» Work to do: Print again only this span: the line with "const puffedRice = new", the line with "# ------------ the bag's form", and all lines between them, exactly as given.
======== Supplied records
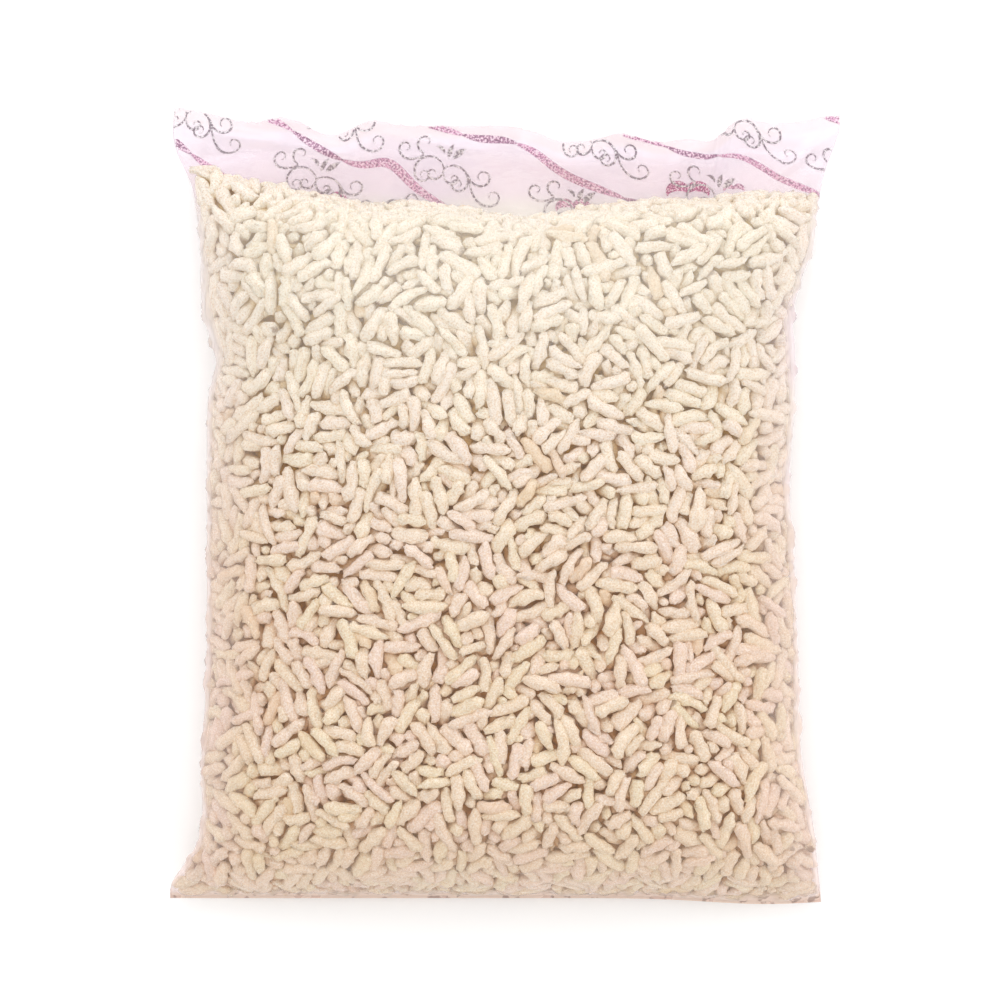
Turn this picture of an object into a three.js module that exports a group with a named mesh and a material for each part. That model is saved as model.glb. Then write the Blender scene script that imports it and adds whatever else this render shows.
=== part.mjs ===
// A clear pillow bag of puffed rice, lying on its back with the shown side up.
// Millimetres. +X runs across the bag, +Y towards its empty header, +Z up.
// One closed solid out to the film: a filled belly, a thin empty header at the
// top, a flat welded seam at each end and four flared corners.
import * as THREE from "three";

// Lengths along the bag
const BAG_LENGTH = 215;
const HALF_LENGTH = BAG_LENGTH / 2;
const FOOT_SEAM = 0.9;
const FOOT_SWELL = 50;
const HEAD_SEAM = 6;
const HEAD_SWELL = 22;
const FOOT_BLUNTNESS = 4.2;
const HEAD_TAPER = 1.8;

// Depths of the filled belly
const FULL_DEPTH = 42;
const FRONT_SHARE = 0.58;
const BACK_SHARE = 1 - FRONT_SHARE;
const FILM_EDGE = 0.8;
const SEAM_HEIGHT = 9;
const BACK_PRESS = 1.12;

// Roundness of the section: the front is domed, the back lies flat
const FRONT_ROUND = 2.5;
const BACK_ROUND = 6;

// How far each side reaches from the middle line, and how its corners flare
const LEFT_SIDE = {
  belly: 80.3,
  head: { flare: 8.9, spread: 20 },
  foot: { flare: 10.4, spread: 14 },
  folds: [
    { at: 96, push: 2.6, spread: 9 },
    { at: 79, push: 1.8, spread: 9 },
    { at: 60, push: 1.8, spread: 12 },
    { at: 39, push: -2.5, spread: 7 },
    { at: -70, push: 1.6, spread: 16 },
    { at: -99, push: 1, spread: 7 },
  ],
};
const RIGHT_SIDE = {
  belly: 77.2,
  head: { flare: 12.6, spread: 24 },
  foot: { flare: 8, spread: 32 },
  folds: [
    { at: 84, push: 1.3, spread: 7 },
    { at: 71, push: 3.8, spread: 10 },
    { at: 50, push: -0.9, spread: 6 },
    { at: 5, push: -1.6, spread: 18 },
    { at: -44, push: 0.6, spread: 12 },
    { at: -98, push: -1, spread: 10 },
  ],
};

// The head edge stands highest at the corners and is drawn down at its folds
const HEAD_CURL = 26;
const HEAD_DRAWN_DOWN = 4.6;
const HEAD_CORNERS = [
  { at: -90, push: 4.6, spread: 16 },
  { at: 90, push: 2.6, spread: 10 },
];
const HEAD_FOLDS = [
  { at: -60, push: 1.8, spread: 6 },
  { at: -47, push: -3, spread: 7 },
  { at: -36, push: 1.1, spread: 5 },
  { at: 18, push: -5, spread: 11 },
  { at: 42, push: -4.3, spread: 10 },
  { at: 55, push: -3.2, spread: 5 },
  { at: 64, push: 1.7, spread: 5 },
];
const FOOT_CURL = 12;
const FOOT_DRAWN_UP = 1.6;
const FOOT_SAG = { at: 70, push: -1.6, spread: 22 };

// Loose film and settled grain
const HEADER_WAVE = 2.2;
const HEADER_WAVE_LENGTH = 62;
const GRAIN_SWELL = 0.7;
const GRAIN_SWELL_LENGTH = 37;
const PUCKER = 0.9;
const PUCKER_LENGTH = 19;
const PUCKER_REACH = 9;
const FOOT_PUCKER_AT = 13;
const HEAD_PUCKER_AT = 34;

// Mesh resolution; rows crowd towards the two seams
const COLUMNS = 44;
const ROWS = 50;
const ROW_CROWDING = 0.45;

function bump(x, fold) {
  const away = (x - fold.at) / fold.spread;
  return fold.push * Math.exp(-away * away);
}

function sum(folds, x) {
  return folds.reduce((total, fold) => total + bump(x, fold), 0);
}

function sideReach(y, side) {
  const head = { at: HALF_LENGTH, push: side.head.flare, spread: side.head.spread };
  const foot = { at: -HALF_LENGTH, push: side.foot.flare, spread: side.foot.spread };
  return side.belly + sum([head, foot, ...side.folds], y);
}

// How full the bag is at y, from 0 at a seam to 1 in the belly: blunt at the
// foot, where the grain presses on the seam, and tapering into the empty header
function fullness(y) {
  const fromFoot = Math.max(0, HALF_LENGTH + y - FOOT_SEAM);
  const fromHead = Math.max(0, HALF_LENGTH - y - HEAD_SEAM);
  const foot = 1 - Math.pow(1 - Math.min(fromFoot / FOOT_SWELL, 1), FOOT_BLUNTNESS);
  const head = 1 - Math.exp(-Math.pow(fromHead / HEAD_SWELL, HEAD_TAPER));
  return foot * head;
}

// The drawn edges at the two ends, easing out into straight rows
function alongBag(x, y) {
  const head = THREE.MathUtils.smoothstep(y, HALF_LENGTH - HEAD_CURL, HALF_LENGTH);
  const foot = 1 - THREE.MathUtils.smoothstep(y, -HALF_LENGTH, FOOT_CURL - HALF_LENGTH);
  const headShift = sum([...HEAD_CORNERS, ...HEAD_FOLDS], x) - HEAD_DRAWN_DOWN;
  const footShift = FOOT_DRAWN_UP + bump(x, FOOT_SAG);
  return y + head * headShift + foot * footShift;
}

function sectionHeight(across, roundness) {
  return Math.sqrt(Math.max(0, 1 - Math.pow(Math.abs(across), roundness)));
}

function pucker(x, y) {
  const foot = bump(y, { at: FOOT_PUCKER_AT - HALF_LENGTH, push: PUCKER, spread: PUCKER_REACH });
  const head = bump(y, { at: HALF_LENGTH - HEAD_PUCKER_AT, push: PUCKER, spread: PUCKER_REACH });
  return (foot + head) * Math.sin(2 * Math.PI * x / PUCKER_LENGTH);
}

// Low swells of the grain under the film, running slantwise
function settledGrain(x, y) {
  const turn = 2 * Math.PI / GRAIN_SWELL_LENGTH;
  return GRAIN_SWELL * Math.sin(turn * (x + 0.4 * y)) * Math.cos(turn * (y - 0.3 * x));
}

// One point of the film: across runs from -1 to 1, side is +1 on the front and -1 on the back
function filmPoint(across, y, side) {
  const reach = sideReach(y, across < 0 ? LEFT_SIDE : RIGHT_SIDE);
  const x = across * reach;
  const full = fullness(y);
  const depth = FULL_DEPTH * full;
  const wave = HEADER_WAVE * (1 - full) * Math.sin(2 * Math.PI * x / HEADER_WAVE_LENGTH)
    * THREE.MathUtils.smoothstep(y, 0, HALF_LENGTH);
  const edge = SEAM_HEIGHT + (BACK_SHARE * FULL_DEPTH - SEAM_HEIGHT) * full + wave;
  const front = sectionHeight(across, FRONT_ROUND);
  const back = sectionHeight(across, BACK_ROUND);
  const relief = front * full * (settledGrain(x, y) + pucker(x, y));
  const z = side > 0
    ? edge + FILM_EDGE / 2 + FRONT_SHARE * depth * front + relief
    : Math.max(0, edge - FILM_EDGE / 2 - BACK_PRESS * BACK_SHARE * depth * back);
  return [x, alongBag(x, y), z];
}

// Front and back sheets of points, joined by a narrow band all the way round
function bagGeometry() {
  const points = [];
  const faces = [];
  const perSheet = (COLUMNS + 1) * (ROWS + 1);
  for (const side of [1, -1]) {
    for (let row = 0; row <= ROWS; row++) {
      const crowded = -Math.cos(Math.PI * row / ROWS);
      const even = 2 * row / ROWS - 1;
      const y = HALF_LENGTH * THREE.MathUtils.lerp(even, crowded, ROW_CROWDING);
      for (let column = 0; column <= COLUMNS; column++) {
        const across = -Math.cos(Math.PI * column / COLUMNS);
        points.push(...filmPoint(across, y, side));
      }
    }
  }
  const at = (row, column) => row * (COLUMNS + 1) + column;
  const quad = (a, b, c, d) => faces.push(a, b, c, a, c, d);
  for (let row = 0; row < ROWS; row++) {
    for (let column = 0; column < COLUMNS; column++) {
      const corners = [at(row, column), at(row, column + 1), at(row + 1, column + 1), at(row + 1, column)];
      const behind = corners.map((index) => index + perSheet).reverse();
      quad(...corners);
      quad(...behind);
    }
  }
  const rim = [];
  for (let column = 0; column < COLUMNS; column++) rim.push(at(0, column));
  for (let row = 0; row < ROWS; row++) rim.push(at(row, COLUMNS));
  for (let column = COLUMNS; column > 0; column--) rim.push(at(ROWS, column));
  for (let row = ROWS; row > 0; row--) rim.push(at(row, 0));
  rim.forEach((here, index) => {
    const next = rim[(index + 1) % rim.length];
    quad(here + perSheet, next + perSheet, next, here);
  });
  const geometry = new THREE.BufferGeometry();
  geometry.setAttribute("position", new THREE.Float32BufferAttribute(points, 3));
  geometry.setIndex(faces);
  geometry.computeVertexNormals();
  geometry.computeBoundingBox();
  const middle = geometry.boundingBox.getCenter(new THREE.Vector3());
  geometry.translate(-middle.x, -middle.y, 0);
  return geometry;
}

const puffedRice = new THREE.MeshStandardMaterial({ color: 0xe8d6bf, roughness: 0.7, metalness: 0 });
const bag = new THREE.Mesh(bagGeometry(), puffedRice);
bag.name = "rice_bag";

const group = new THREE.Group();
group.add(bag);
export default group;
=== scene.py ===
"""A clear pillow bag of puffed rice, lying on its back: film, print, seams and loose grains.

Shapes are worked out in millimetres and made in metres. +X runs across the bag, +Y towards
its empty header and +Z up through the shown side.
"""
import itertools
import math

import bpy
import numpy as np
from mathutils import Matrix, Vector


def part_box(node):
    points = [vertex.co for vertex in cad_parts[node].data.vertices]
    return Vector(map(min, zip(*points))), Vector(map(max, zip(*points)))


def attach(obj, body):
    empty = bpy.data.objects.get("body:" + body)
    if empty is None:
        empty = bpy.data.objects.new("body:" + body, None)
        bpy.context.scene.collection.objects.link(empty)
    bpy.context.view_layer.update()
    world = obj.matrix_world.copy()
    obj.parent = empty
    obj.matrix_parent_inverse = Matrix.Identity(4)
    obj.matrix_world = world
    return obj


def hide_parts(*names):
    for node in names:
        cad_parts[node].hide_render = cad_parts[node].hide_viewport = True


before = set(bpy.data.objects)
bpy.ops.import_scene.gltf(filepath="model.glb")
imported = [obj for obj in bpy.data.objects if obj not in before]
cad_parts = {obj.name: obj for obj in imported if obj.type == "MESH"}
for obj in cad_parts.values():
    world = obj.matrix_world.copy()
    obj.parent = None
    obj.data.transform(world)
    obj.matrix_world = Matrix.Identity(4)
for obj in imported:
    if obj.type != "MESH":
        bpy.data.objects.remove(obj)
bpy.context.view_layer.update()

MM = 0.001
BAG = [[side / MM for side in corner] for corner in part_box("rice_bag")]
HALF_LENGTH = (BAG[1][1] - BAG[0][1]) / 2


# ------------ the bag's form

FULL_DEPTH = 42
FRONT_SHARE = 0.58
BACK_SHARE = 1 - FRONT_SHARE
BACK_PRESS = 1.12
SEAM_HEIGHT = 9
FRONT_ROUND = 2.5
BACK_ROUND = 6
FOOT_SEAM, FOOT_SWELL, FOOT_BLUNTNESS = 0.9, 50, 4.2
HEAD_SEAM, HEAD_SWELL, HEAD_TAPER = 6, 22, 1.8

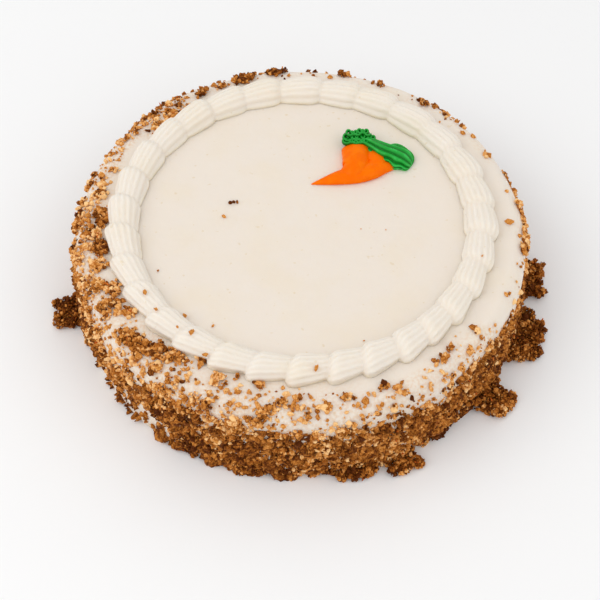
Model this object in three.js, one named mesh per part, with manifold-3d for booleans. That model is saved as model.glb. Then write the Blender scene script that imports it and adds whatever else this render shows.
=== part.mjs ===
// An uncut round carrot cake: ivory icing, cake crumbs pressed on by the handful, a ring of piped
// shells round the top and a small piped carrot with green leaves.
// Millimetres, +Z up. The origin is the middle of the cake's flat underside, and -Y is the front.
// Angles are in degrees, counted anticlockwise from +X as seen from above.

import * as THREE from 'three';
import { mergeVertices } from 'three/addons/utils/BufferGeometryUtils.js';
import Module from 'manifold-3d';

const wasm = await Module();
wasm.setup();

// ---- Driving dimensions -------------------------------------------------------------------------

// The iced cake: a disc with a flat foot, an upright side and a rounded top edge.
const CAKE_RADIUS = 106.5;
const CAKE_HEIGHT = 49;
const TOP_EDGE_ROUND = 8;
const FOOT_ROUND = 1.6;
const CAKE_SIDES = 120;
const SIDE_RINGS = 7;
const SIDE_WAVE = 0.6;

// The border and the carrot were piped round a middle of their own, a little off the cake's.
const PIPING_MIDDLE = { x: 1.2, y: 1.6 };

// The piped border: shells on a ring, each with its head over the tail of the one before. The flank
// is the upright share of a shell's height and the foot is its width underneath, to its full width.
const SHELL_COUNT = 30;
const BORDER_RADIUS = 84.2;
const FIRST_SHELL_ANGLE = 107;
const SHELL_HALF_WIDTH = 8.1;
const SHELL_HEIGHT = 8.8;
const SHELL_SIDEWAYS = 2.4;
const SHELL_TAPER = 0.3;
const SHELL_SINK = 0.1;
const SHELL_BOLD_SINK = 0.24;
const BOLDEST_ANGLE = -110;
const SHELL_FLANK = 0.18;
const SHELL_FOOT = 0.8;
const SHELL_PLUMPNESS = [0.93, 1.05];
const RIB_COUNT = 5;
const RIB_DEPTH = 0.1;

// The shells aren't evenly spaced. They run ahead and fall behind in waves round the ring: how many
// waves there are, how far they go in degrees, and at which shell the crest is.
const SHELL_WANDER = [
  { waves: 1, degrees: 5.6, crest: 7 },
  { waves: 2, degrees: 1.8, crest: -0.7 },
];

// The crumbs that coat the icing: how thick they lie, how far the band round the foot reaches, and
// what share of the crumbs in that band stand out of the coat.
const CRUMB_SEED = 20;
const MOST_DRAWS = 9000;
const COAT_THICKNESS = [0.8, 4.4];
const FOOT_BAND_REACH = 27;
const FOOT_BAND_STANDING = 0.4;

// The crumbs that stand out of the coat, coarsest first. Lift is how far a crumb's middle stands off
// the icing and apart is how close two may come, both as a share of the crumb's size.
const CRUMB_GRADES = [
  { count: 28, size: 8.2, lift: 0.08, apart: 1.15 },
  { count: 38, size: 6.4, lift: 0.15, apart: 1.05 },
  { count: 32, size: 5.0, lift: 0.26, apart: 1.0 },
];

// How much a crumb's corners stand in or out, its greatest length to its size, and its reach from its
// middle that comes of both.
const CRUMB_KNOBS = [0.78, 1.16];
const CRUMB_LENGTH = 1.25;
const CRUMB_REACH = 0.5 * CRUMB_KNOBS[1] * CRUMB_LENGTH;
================
» Output for this exercise:
const puffedRice = new THREE.MeshStandardMaterial({ color: 0xe8d6bf, roughness: 0.7, metalness: 0 });
const bag = new THREE.Mesh(bagGeometry(), puffedRice);
bag.name = "rice_bag";

const group = new THREE.Group();
group.add(bag);
export default group;
=== scene.py ===
"""A clear pillow bag of puffed rice, lying on its back: film, print, seams and loose grains.

Shapes are worked out in millimetres and made in metres. +X runs across the bag, +Y towards
its empty header and +Z up through the shown side.
"""
import itertools
import math

import bpy
import numpy as np
from mathutils import Matrix, Vector


def part_box(node):
    points = [vertex.co for vertex in cad_parts[node].data.vertices]
    return Vector(map(min, zip(*points))), Vector(map(max, zip(*points)))


def attach(obj, body):
    empty = bpy.data.objects.get("body:" + body)
    if empty is None:
        empty = bpy.data.objects.new("body:" + body, None)
        bpy.context.scene.collection.objects.link(empty)
    bpy.context.view_layer.update()
    world = obj.matrix_world.copy()
    obj.parent = empty
    obj.matrix_parent_inverse = Matrix.Identity(4)
    obj.matrix_world = world
    return obj


def hide_parts(*names):
    for node in names:
        cad_parts[node].hide_render = cad_parts[node].hide_viewport = True


before = set(bpy.data.objects)
bpy.ops.import_scene.gltf(filepath="model.glb")
imported = [obj for obj in bpy.data.objects if obj not in before]
cad_parts = {obj.name: obj for obj in imported if obj.type == "MESH"}
for obj in cad_parts.values():
    world = obj.matrix_world.copy()
    obj.parent = None
    obj.data.transform(world)
    obj.matrix_world = Matrix.Identity(4)
for obj in imported:
    if obj.type != "MESH":
        bpy.data.objects.remove(obj)
bpy.context.view_layer.update()

MM = 0.001
BAG = [[side / MM for side in corner] for corner in part_box("rice_bag")]
HALF_LENGTH = (BAG[1][1] - BAG[0][1]) / 2


# ------------ the bag's form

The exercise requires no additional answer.